Painting by Max Beckmann

Self-Portrait with Red Scarf is an oil on canvas painting by Max Beckmann, executed in 1917. It is housed at the Staatsgalerie Stuttgart.

==History and description==
The physician soldier Max Beckmann, who had enthusiastically joined the German Army at World War I, experienced the horrors of warfare in the Western Front and Flanders, suffering a serious nervous collapse in July 1915. His view of the war changed drastically, and this is reflected in the paintings he did afterwards. In his own words, the war impressions made him want to "enclose the unspeakable things of life in... sharp, crystalline surfaces and lines".

This self-portrait was executed in 1917 and reflects his negative impressions of the still ongoing war.
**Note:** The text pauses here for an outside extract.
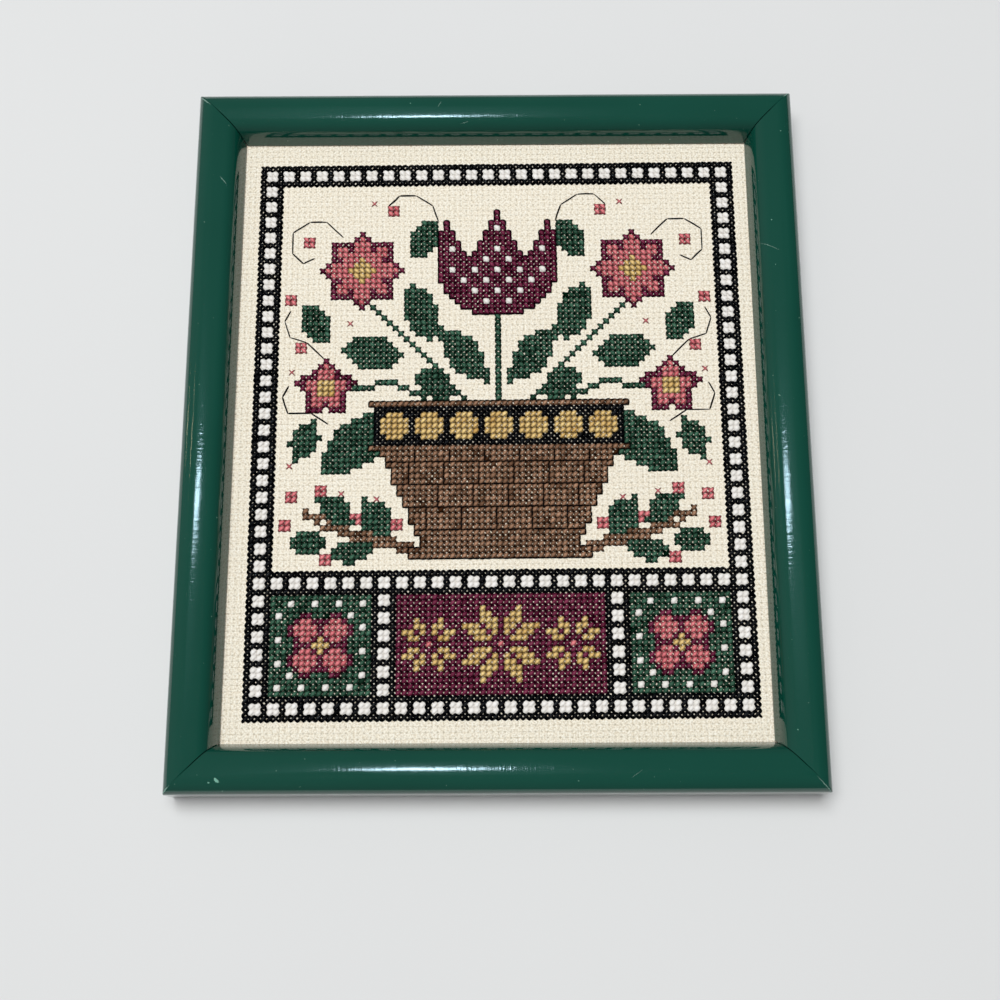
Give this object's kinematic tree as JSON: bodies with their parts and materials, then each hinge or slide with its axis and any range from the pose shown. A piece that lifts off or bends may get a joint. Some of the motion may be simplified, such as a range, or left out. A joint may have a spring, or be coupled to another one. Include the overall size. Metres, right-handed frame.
{
  "type": "cross-stitch picture in a wooden frame",
  "caption": "Flat stitched cloth picture, held face up over a plain board in the rabbet of a glossy green mitred wooden frame. It lies on its back or stands on its lower edge.",
  "frame": {"origin": "middle of the frame's outline, on the plane of its back faces", "axes": "+Z out of the picture's face, +Y towards the picture's top edge, +X to the right as the picture is read"},
  "size_m": [0.194, 0.2256, 0.018],
  "materials": {
    "lacquered_wood": "high-gloss dark green lacquer over wood",
    "stitched_cotton": "cream evenweave cotton worked with glossy stranded cotton",
    "board": "plain brown pressed board"
  },
  "bodies": {
    "root": {"frame_rail_top": "lacquered_wood", "frame_rail_bottom": "lacquered_wood", "frame_rail_left": "lacquered_wood", "frame_rail_right": "lacquered_wood", "stitched_cloth": "stitched_cotton", "backing_board": "board"}
  },
  "joints": []
}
His left hand shows what appears to be the suggestion of a wound. The head of the artist is located exactly at the intersection of the cross that can be seen through the window. The symbol of the cross can be seen as suggesting the artist as a martyr, while the red scarf also seems to represent his rebellion against the circumstances. He said at this time: "Humility before God is over. My religion (...) is a challenge against God, in my paintings I rebuke God for everything he did wrong."

The painting was acquired by the Staatsgalerie Stuttgart in 1924, but was confiscated by the Nazi regimen in 1937, during their purge of so-called Degenerate art. It returned to the museum's collection in 1948.